Cash used in discontinued operations was $1,545,000 during the first six months of fiscal 2009 and $3,734,000 in the first six months of fiscal 2008 primarily representing increased working capital including increased inventory and decreased accounts payable.

Investing activities of continuing operations provided cash of $19,073,000 during the first six months of fiscal 2009, compared to $1,928,000 used in the first six months of the prior year. Proceeds from the sale of the Intersection Control segment provided cash of $20 million in the first quarter of fiscal 2009. Expenditures during the first six months of fiscal 2009 included $876,000 for capital expenditures compared with $1,887,000 for the first six months last year as we manage our capital spending in this difficult environment.

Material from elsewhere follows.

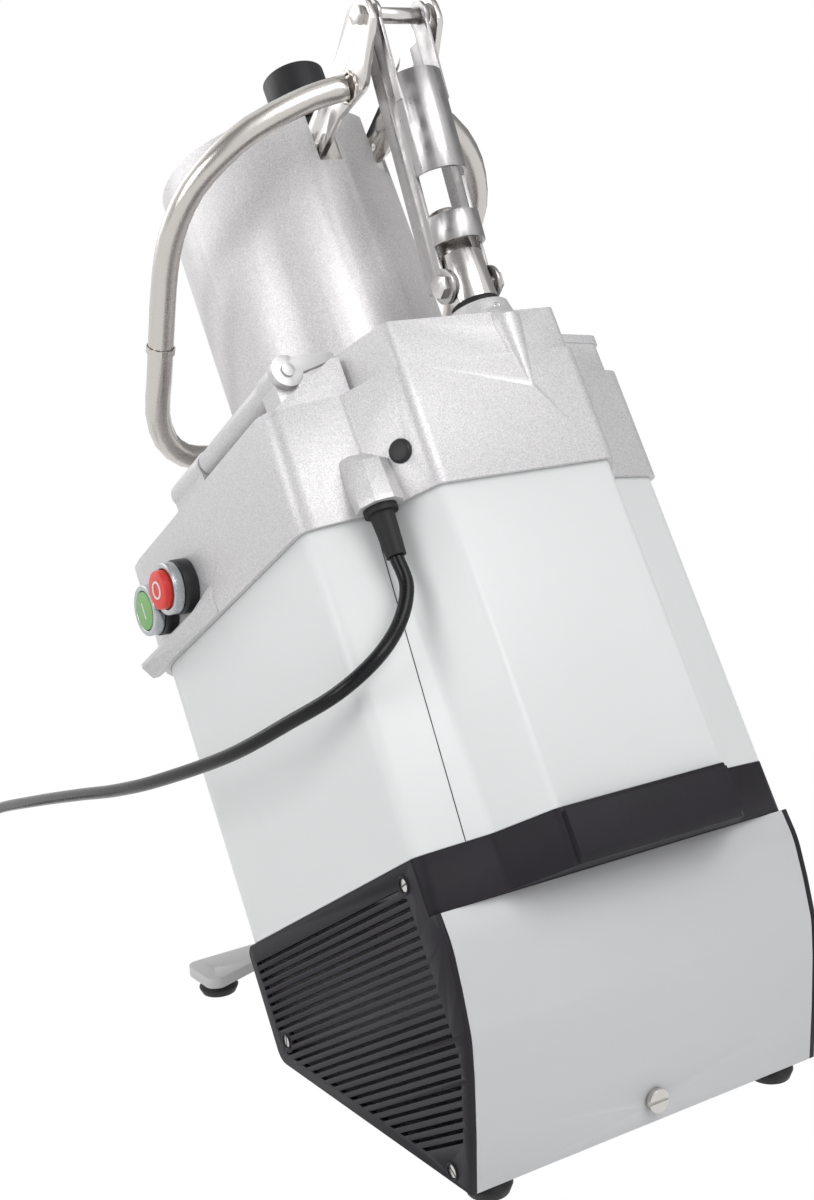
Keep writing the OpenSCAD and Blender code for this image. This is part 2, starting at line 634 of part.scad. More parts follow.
pestle_top = 655;
module pestle() color("black") leaned() translate([tube_u, -tube_v - 4, 0]) {
  translate([0, 0, pusher_w + 2]) cylinder(r = tube_r - 3, h = rim_w - pusher_w + 20);
  translate([0, 0, rim_w + 20]) cylinder(r = tube_r - 1, h = pestle_top - rim_w - 20);
}

// Lever, link and column
top_v = -60;
top_w = 597;
eye_r = 13;
top_pin_r = 6;
module lever_plate(u) translate([u - plate_t / 2, 0, 0]) difference() {
  rotate([90, 0, 90]) linear_extrude(plate_t) polygon(rounded([
    [-pin_v - 9, pin_w - 12, 8], [-pin_v + 12, pin_w - 14, 8], [-10, pin_w - 6, 20],
    [34, pin_w - 10, 16],
    [-top_v + 13, top_w - 12, 12], [-top_v + 13, top_w + 13, 12], [-top_v - 13, top_w + 13, 12],
    [8, top_w - 5, 14], [-pin_v - 9, pin_w + 12, 9]]));
  translate([-over, -top_v, top_w]) rotate([0, 90, 0]) cylinder(r = top_pin_r + 0.05, h = 20);
  translate([-over, -pin_v, pin_w]) rotate([0, 90, 0]) cylinder(r = pin_r + 0.05, h = 20);
}
module lever_plates() color("silver") leaned() for (s = [-1, 1]) lever_plate(boss_u + s * plate_half);
bolt_head = 13;
bolt_h = 5;
module lever_bolts() color("silver") leaned() for (s = [-1, 1])
  translate([boss_u + s * (plate_half + plate_t / 2), -top_v, top_w]) rotate([0, s * 90, 0]) {
    hex_head(bolt_head, bolt_h);
    translate([0, 0, -plate_t]) cylinder(r = top_pin_r - 0.05, h = plate_t + over);
  }

// Loop handle: half of its middle line, then mirrored, swept as one tube
loop_half = [[6, -17, 565], [24, -10, 564], [46, -4, 559], [80, 11, 549], [104, 29, 537],
  [120, 50, 526], [129, 73, 513], [131, 100, 500], [131, 124, 483], [131, 145, 464],
  [131, 160, 450], [130, 180, 434], [124, 213, 420], [108, 246, 410], [86, 266, 403],
  [60, 273, 401], [30, 275, 401]];
// The loop reaches further to the left than to the right, round the column
loop_shift = 14;
loop_ramp = 80;
function far_side(u) = u + loop_shift * min(1, u / loop_ramp);
function loop_pts() = let (n = len(loop_half))
  concat([for (i = [0:n - 1]) lean_pt(loop_half[i][0], loop_half[i][1], loop_half[i][2])],
    [for (i = [n - 1:-1:0]) lean_pt(-far_side(loop_half[i][0]), loop_half[i][1], loop_half[i][2])]);
function tangent(p, i) = let (n = len(p)) unit(p[min(i + 1, n - 1)] - p[max(i - 1, 0)]);
// A tube along a list of points, each ring turned as little as possible from the last
function carried(p, i, r) = let (t = tangent(p, i), c = r - t * (r * t)) unit(c);
function frames(p, r0) = [for (i = 0, r = carried(p, 0, r0); i < len(p);
  i = i + 1, r = i < len(p) ? carried(p, i, r) : r) r];
module tube(p, r, sides, r0 = [0.1, 0.2, 1]) {
  f = frames(p, r0);
  pts = [for (i = [0:len(p) - 1]) let (t = tangent(p, i), a = f[i], b = cross(t, a))
    for (k = [0:sides - 1]) p[i] + r * (a * cos(360 * k / sides) + b * sin(360 * k / sides))];
  n = len(p);
  faces = concat([[for (k = [0:sides - 1]) k]],
    [for (i = [0:n - 2]) for (k = [0:sides - 1]) let (a = i * sides + k,
      b = i * sides + (k + 1) % sides) each [[a, a + sides, b], [b, a + sides, b + sides]]],
    [[for (k = [sides - 1:-1:0]) (n - 1) * sides + k]]);
  polyhedron(points = pts, faces = faces, convexity = 8);
}
// Points between the given ones on a smooth curve through them
function smooth_at(p, i, t) = let (n = len(p), a = p[max(i - 1, 0)], b = p[i], c = p[min(i + 1, n - 1)],
  d = p[min(i + 2, n - 1)])
  0.5 * (2 * b + (c - a) * t + (2 * a - 5 * b + 4 * c - d) * t * t + (3 * b - a - 3 * c + d) * t * t * t);
function smoothed(p, n) = concat([for (i = [0:len(p) - 2]) for (k = [0:n - 1]) smooth_at(p, i, k / n)],
  [p[len(p) - 1]]);
module loop_handle() color("silver") difference() {
  tube(smoothed(loop_pts(), 2), loop_r, 16);
  leaned() block(boss_u - plate_half - plate_t / 2 - gap / 3, boss_u + plate_half + plate_t / 2 + gap / 3,
    -2 * loop_r, 4 * loop_r, pin_w - 2 * loop_r, pin_w + 3 * loop_r);
}
sleeve_at = 10;
sleeve_h = 5;
module handle_sleeves() color("silver") for (m = [0, 1]) mirror([m, 0, 0]) {
  p = loop_half[sleeve_at];
  q = loop_half[sleeve_at + 1];
  t = unit([0, q[1] - p[1], q[2] - p[2]]) * sleeve_h / 2;
  u = m == 0 ? p[0] : far_side(p[0]);
  a = lean_pt(u, p[1] - t[1], p[2] - t[2]);
  b = lean_pt(u, p[1] + t[1], p[2] + t[2]);
  d = unit(b - a) * over;
  difference() {
    tube([a, b], loop_r + 5 * gap, 16);
    tube([a - d, b + d], loop_r + 2 * gap, 16);
  }
}
link_foot_v = boss_v;
link_foot_up = 23;
link_foot_w = boss_w + link_foot_up;
link_len = norm([top_v - link_foot_v, top_w - link_foot_w]);
link_tilt = atan2(link_foot_v - top_v, top_w - link_foot_w);
link_out = 21.5;
link_in = 18.8;
link_band = [30, 51];
link_window_top = 84;
link_back_top = 162;
module at_link() leaned() translate([boss_u, -link_foot_v, link_foot_w]) rotate([-link_tilt, 0, 0]) children();
module link() color("silver") at_link() difference() {
  union() {
    difference() {
      union() {
        translate([0, 0, link_band[0]]) cylinder(r = link_out, h = link_back_top - link_band[0]);
        for (s = [-1, 1]) block(min(s * link_in, s * link_out), max(s * link_in, s * link_out),
          -20, 2, 0, link_len - 16);
      }
      translate([0, 0, -over]) cylinder(r = link_in, h = link_len + 20);
      block(-link_in, link_in, -60, 0, -over, link_len);
      block(-60, 60, -60, -20, -over, link_len);
      block(-60, 60, 2, 60, link_band[1], link_window_top);
    }
    for (s = [-1, 1]) translate([s * (link_in + link_out) / 2, 0, 0]) rotate([0, 90, 0])
      translate([0, 0, -(link_out - link_in) / 2]) cylinder(r = 13, h = link_out - link_in);
    for (s = [-1, 1]) translate([s * (link_in + link_out) / 2, 0, 0])
      block(-(link_out - link_in) / 2, (link_out - link_in) / 2, -9, 9, link_back_top - 20, link_len);
    for (s = [-1, 1]) translate([s * (link_in + link_out) / 2, 0, link_len]) rotate([0, 90, 0])
      translate([0, 0, -(link_out - link_in) / 2]) cylinder(r = 11, h = link_out - link_in);
  }
  for (w = [0, link_len]) translate([-60, 0, w]) rotate([0, 90, 0]) cylinder(r = top_pin_r, h = 120);
}
module link_bolts() color("silver") at_link() for (s = [-1, 1])
  translate([s * (link_out + gap / 2), 0, 0]) rotate([0, s * 90, 0]) {
    hex_head(bolt_head + 3, bolt_h);
    translate([0, 0, -link_out + collar_r - 3]) cylinder(r = top_pin_r - 0.05, h = link_out - collar_r + 4);
  }
module top_spacer() color("silver") at_link() translate([-link_out, 0, link_len]) rotate([0, 90, 0])
  cylinder(r = top_pin_r - 0.05, h = 2 * link_out);
seal_h = 6;
collar_h = 38;
column_sunk = 50;
column_neck = 28;
column_top = 59;
press_gap = 0.05;
// The column's end is drawn in, so that the tipped link passes it
module column_shaft() color("silver") leaned() translate([boss_u, -boss_v, 0]) {
  translate([0, 0, block_w - column_sunk])
    cylinder(r = column_r, h = link_foot_w + column_neck - block_w + column_sunk);
  translate([0, 0, link_foot_w + column_neck])
    cylinder(r1 = column_r, r2 = column_r - 2, h = column_top - column_neck);
}
module column_collar() color("silver") leaned() difference() {
  translate([boss_u, -boss_v, boss_w + seal_h]) cylinder(r = collar_r, h = collar_h);
  translate([boss_u, -boss_v, boss_w]) cylinder(r = column_r + press_gap, h = 2 * collar_h);
  translate([boss_u - 2 * collar_r, -boss_v, link_foot_w]) rotate([0, 90, 0])
    cylinder(r = top_pin_r, h = 4 * collar_r);
}
module collar_seal() color("black") leaned() translate([boss_u, -boss_v, boss_w + gap])
  ring(collar_r, column_r + press_gap, seal_h - gap);

// Buttons on the right side
module at_button(v) leaned() translate([body_half + proud, -v, switch_w]) rotate([0, 90, 0]) children();
base_ring_h = 11;
bezel_h = 9;
cap_r = bezel_r - 4;
module button_bodies() color("black") for (v = switch_v) at_button(v) translate([0, 0, gap])
  ring(ring_r, stem_r, base_ring_h);
module button_bezels() color("silver") for (v = switch_v) at_button(v)
  translate([0, 0, gap + base_ring_h]) ring(bezel_r + 1, cap_r + 0.5, bezel_h);
module button_cap(rise) {
  translate([0, 0, base_ring_h + 4]) cylinder(r = cap_r, h = bezel_h - 5 + rise);
  translate([0, 0, -4]) cylinder(r = stem_r - 3, h = base_ring_h + 10);
}
module stop_button() color("red") at_button(switch_v[0]) button_cap(7);
module start_button() color("limegreen") at_button(switch_v[1]) button_cap(1.5);

// Strain relief and cord
cord_r = 5;
relief_len = 36;
module strain_relief() color("black") leaned() difference() {
  translate([gland_place[0], gland_place[1], body_h - relief_len]) {
    cylinder(r1 = cord_r + 2, r2 = gland_r, h = relief_len);
    translate([0, 0, relief_len - 5]) cylinder(r = gland_r + 3, h = 5 - gap);
  }
  translate([gland_place[0], gland_place[1], body_h - relief_len - over]) cylinder(r = cord_r + 0.2, h = 21);
}
cord_route = [[106, 13, 428], [106, 22, 411], [107, 34, 392], [121, 44, 371], [145, 52, 353],
  [170, 42, 333], [188, 7, 311], [205, -53, 280], [215, -154, 243], [217, -235, 218],
  [215, -321, 195], [210, -440, 162], [203, -575, 122], [203, -620, 98], [203, -655, 66],
  [202, -683, 34], [206, -703, 12], [234, -710, 6.4], [275, -710, 6.4]];
coil_centre = [275, -650, 6.4];
coil_r = 60;
coil_pitch = 10.8;
coil_lower = 450;
coil_climb = 180;
coil_turns = 3;
tail_len = 44;
function coil_radius(a) = a < coil_lower ? coil_r - coil_pitch * a / 360
  : a > coil_lower + coil_climb ? coil_r - coil_pitch * (360 * coil_turns - a) / 360
  : coil_r - coil_pitch * coil_lower / 360;
function coil_rise(a) = coil_pitch * min(1, max(0, (a - coil_lower) / coil_climb));
function coil_pt(a) = coil_centre + [coil_radius(a) * cos(a - 90), coil_radius(a) * sin(a - 90), coil_rise(a)];
coil_steps = 24;
function coil_points() = concat([for (i = [0:coil_steps * coil_turns]) coil_pt(i * 360 / coil_steps)],
  [for (t = [1:2]) coil_pt(360 * coil_turns) + [tail_len * t / 2, 0, 0]]);
// Least gap of the coil to itself, between its centre points half a turn or more apart
coil_list = coil_points();
coil_last = len(coil_list) - 1;
coil_gap = min([for (i = [0:coil_last - coil_steps / 2]) for (j = [i + coil_steps / 2:coil_last])
  norm(coil_list[i] - coil_list[j])]) - 2 * cord_r;
echo("least gap of the cord coil to itself, mm", coil_gap);
module power_cord() color("black") tube(smoothed(cord_route, 3), cord_r, 10, [1, 0.1, 0]);
module cord_coil() color("black") tube(coil_points(), cord_r, 6, [0, 0.1, 1]);
plug_len = 46;
plug_body_r = 17;
plug_pin_r = 2.4;
plug_pin_len = 19;
plug_pin_gap = 19;
module power_plug() color("black") translate(coil_pt(360 * coil_turns) + [tail_len, 0, 0])
  rotate([0, 90, 0]) {
    cylinder(r1 = cord_r + 2, r2 = plug_body_r - 4, h = plug_len / 2);
    translate([0, 0, plug_len / 2]) cylinder(r = plug_body_r, h = plug_len / 2);
    for (s = [-1, 1]) translate([0, s * plug_pin_gap / 2, plug_len])
      cylinder(r = plug_pin_r, h = plug_pin_len, $fn = 24);
  }
tie_t = 1.2;
module cord_tie() color("dimgray") translate([coil_centre[0], coil_centre[1], 0]) rotate(60) {
  lo = coil_r - coil_pitch * coil_lower / 360 - cord_r - 2;
  hi = coil_r + cord_r + 1;
  top = coil_centre[2] + coil_pitch + cord_r + gap;
  difference() {
    block(lo - tie_t, hi + tie_t, -5, 5, 0, top + tie_t);
    block(lo, hi, -5 - over, 5 + over, tie_t, top);
  }
}

base_bottom_plate();
rubber_feet();
foot_screws();
front_foot_bar();
back_panel();
back_panel_screw();
right_grille();
left_grille();
grille_screws();
front_panel();
base_band();
body_shell();
motor_plate();
plate_posts();
motor_stator();
motor_rotor();
motor_fan();
motor_pulley();
drive_belt();
drive_pulley();
drive_shaft();
bearing_housing();
shaft_bearings();
shaft_seal();
control_box();
top_casting();
round_plug_cap();
outlet_chute();
ejector_plate();
slicing_disc();
disc_blades();
disc_knob();
feed_flange();
feed_cylinder();
hinge_pins();
head_latch();
pusher_plate();
feed_tube();
pusher_stem();
pusher_pin();
pestle();
lever_plates();
lever_bolts();
loop_handle();
handle_sleeves();
link();
link_bolts();
top_spacer();
column_shaft();
column_collar();
collar_seal();
start_button();
stop_button();
button_bezels();
button_bodies();
strain_relief();
power_cord();
cord_coil();
power_plug();
cord_tie();
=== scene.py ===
"""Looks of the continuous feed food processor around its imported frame.

Lengths are metres. The machine body, its casting and its feed head are worked out in the leaned
frame of the body: u runs to +X, v forwards from the shoulder line, w up along the body.
"""
import json
import math

import bmesh
import bpy
import numpy as np
from mathutils import Matrix, Vector


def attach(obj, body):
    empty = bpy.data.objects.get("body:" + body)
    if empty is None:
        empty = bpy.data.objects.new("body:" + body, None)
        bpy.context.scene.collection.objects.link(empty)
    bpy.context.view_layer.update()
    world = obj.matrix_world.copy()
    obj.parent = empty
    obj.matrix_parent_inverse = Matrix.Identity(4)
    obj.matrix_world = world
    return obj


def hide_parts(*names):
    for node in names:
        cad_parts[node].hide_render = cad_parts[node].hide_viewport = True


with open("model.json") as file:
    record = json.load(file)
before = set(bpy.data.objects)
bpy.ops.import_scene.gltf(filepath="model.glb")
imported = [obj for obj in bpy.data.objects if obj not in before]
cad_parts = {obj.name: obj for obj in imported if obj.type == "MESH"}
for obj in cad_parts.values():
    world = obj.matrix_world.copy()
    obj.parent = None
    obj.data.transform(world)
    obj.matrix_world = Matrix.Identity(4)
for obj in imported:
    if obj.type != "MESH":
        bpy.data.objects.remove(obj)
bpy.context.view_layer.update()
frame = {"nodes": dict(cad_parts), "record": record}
MM = 0.001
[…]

Financing activities used cash of $17,679,000 during the first six months of fiscal 2009, compared with $5,663,000 of cash provided during the first six months of fiscal 2008. The $20 million in proceeds from the sale of the Intersection Control segment was used to pay down substantially all of our bank debt in the first quarter of this year. Also during the first six months of fiscal 2009, we borrowed a net $4,150,000, excluding the $20 million, against our outstanding revolving credit facility. The payment of our semi-annual cash dividend used cash of $1,829,000 during the first six months of fiscal 2009. Our recent decision to suspend payment of the semi-annual dividend will save nearly $4 million in annual cash expenditures.